DIRECTIONS FOR THIS TASK: Nothing but the lines from the one containing "obj.data.transform(world)" through the last line should be written out, please, exactly as they stand.

[BEGIN DATA PROVIDED]

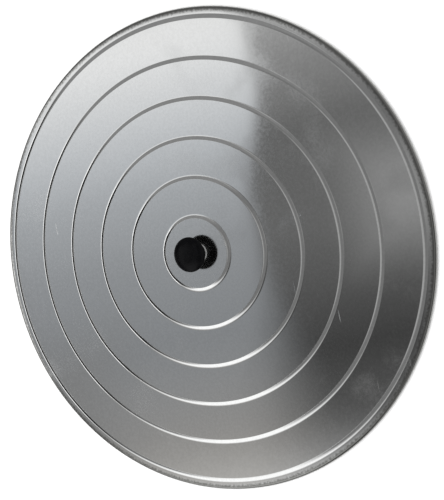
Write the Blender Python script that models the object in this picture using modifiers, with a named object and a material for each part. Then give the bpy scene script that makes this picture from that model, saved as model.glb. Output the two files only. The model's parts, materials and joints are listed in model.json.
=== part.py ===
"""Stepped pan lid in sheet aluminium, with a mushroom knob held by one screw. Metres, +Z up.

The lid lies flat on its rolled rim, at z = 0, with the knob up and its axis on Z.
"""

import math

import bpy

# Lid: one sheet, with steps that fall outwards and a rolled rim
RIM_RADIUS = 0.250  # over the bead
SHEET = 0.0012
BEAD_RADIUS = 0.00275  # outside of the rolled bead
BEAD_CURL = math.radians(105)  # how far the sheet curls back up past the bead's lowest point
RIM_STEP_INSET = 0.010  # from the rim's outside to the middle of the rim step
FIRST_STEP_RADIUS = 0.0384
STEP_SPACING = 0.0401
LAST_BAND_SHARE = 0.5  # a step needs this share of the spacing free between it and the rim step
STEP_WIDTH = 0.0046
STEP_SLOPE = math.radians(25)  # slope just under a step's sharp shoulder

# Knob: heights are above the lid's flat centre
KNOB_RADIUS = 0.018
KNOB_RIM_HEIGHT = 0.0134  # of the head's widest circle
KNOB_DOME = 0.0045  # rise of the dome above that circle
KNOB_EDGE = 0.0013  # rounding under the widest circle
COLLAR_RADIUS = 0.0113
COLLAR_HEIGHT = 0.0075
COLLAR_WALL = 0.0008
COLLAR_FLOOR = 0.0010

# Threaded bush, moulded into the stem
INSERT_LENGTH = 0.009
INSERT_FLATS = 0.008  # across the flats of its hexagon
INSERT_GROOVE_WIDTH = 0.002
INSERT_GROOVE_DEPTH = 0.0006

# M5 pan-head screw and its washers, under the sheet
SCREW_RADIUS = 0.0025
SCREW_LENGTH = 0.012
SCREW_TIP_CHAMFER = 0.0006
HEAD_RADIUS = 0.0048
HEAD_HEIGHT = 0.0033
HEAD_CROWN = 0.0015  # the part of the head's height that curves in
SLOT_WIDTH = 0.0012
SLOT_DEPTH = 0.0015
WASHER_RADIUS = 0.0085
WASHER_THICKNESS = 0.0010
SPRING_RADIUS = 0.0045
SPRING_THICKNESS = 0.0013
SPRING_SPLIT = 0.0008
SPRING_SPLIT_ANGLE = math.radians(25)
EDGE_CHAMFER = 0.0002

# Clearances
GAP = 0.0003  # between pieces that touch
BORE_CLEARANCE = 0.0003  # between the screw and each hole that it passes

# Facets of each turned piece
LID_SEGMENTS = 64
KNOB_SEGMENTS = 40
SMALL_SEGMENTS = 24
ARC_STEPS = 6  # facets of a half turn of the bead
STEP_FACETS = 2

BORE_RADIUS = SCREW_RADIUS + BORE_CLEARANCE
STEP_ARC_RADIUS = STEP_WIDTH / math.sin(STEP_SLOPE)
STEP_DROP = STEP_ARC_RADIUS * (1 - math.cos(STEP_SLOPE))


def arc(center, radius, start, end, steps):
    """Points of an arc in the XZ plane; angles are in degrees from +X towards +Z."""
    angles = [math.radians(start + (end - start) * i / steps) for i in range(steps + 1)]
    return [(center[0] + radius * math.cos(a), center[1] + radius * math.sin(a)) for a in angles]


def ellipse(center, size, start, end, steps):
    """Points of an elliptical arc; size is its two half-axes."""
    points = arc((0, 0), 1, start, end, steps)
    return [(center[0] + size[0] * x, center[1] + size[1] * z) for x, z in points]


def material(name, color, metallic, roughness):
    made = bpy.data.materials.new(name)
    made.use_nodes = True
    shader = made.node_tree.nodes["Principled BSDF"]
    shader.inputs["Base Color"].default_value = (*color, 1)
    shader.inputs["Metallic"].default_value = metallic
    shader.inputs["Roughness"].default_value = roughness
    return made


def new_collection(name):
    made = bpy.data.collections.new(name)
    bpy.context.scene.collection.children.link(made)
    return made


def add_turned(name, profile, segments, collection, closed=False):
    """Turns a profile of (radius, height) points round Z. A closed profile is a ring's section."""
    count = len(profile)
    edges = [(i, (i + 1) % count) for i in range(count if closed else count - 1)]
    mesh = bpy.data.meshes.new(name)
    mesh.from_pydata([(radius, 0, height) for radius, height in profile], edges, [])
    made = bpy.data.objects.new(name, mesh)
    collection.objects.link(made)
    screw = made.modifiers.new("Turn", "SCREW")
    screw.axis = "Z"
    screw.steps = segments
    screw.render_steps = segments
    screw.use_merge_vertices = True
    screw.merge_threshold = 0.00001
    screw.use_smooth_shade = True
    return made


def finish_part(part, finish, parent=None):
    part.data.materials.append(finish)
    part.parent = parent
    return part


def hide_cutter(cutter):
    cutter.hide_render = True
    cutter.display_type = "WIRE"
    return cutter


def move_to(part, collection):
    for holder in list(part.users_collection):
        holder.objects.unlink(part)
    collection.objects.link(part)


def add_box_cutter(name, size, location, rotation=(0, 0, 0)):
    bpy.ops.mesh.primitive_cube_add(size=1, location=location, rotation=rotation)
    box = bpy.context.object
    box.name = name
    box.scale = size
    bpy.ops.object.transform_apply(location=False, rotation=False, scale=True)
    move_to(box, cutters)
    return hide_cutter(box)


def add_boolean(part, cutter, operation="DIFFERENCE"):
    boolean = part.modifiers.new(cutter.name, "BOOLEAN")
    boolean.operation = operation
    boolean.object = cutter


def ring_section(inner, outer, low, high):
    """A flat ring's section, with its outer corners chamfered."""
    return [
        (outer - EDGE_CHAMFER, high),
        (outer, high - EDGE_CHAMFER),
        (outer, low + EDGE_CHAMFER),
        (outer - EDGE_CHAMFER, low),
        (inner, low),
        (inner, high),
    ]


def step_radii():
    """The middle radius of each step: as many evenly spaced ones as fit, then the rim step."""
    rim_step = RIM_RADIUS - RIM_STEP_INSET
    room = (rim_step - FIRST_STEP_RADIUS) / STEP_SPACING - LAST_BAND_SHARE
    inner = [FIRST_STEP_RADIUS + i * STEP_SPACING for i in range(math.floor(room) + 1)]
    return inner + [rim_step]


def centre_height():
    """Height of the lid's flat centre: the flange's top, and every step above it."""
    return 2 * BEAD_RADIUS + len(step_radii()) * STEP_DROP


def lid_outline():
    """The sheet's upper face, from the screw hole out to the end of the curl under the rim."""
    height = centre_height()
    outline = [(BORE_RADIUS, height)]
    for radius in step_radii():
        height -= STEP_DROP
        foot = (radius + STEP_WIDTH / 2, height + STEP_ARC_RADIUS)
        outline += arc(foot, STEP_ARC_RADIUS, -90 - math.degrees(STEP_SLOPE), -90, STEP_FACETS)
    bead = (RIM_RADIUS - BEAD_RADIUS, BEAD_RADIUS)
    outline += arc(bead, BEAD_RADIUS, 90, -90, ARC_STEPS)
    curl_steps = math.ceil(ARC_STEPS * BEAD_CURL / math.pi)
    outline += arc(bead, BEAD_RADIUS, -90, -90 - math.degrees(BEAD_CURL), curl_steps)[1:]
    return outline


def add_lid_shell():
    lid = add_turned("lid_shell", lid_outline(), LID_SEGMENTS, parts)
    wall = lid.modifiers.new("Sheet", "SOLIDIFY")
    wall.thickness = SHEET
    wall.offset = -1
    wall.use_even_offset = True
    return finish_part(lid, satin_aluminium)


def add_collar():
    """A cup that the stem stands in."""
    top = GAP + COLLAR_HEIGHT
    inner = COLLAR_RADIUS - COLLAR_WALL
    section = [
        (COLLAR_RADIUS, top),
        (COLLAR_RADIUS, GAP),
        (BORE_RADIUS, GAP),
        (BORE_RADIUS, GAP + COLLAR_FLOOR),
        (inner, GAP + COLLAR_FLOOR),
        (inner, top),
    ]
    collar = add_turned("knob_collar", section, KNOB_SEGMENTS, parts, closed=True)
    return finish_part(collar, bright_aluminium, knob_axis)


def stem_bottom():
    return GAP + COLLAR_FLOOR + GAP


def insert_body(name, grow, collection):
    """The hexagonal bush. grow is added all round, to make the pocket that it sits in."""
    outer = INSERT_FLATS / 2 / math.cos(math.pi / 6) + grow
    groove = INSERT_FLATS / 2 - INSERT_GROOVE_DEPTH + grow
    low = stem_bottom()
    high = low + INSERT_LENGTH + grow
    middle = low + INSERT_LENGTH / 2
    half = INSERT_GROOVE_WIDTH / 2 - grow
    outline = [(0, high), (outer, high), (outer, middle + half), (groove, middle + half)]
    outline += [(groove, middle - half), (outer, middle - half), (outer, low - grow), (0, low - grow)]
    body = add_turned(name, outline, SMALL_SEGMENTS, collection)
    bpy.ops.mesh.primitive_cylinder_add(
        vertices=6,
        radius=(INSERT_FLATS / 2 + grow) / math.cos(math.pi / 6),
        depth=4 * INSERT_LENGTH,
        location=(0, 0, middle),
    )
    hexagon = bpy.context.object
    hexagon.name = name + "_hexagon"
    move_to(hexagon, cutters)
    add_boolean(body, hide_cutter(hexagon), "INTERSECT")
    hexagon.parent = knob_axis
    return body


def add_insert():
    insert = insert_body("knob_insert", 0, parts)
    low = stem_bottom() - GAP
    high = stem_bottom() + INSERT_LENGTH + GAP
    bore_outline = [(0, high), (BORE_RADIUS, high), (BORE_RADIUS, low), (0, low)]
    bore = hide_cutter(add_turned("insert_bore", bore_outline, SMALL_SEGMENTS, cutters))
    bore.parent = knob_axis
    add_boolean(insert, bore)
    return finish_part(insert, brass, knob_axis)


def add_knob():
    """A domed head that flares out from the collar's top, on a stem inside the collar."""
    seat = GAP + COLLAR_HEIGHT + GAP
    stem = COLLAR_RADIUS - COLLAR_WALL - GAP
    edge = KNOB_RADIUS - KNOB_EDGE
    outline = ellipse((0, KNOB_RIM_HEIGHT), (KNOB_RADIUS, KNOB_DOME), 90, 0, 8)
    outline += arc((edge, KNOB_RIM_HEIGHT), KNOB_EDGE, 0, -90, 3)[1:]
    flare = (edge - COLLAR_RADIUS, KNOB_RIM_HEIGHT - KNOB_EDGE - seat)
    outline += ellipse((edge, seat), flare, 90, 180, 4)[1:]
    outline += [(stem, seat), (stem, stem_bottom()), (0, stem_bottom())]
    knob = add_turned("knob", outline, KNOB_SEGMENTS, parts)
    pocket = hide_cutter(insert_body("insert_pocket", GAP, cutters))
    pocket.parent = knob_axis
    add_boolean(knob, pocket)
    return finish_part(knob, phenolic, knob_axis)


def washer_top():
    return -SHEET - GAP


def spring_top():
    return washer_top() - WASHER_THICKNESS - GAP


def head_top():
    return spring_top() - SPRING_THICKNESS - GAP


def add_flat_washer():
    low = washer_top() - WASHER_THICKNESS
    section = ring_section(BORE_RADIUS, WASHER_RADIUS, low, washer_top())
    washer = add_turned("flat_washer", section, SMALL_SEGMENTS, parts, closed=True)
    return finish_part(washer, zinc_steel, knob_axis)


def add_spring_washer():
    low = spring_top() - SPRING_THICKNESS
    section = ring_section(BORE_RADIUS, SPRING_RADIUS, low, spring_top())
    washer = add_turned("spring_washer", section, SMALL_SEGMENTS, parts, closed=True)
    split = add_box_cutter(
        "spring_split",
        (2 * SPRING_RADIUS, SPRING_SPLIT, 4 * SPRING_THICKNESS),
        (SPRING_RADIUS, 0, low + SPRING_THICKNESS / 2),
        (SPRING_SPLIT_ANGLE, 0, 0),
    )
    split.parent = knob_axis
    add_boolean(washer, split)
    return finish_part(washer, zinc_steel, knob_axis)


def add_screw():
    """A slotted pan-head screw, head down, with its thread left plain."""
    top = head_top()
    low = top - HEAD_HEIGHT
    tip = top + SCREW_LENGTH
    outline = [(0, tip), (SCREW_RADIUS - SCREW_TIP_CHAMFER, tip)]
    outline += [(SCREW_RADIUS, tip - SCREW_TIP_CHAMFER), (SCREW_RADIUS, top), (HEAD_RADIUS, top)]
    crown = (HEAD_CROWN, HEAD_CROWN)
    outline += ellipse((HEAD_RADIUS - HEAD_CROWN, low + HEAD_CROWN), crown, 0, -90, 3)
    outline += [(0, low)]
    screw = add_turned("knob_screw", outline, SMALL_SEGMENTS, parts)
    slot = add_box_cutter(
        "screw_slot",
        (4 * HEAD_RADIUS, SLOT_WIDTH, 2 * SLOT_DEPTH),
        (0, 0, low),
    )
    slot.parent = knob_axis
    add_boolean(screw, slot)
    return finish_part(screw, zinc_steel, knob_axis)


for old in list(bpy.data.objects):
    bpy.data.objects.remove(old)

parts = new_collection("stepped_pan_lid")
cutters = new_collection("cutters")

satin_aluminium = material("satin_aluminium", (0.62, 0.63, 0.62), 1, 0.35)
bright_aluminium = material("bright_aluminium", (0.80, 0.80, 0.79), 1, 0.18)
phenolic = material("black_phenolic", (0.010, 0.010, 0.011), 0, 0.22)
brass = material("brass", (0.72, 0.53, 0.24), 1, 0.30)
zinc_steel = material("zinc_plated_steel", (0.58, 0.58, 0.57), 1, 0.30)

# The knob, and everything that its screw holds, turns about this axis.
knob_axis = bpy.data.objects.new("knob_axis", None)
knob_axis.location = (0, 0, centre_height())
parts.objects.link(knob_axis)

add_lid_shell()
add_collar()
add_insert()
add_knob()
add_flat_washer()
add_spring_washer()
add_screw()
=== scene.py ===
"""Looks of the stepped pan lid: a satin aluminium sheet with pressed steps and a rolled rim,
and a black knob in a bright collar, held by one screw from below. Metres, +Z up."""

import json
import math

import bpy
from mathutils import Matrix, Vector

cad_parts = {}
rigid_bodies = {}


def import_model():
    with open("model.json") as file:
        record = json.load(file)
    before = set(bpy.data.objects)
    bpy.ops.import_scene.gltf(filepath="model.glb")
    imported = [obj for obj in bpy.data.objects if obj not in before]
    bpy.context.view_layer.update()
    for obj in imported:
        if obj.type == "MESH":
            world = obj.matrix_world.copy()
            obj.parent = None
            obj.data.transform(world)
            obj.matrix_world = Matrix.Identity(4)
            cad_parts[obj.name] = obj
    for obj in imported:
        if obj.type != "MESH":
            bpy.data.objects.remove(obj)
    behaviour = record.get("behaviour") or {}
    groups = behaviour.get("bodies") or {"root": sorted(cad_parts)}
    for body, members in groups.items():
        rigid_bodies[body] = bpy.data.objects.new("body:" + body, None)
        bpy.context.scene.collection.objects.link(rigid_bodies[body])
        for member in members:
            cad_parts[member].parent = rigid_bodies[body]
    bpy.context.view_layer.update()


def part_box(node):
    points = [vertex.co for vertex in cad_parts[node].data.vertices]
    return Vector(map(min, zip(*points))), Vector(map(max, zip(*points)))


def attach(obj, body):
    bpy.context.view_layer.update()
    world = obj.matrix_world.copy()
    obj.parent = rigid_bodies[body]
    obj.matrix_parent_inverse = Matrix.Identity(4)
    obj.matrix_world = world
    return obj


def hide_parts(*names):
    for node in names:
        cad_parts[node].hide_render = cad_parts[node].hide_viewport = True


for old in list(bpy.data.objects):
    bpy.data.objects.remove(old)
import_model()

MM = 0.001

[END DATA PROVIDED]

CORRECT RESULT:
            obj.data.transform(world)
            obj.matrix_world = Matrix.Identity(4)
            cad_parts[obj.name] = obj
    for obj in imported:
        if obj.type != "MESH":
            bpy.data.objects.remove(obj)
    behaviour = record.get("behaviour") or {}
    groups = behaviour.get("bodies") or {"root": sorted(cad_parts)}
    for body, members in groups.items():
        rigid_bodies[body] = bpy.data.objects.new("body:" + body, None)
        bpy.context.scene.collection.objects.link(rigid_bodies[body])
        for member in members:
            cad_parts[member].parent = rigid_bodies[body]
    bpy.context.view_layer.update()


def part_box(node):
    points = [vertex.co for vertex in cad_parts[node].data.vertices]
    return Vector(map(min, zip(*points))), Vector(map(max, zip(*points)))


def attach(obj, body):
    bpy.context.view_layer.update()
    world = obj.matrix_world.copy()
    obj.parent = rigid_bodies[body]
    obj.matrix_parent_inverse = Matrix.Identity(4)
    obj.matrix_world = world
    return obj


def hide_parts(*names):
    for node in names:
        cad_parts[node].hide_render = cad_parts[node].hide_viewport = True


for old in list(bpy.data.objects):
    bpy.data.objects.remove(old)
import_model()

MM = 0.001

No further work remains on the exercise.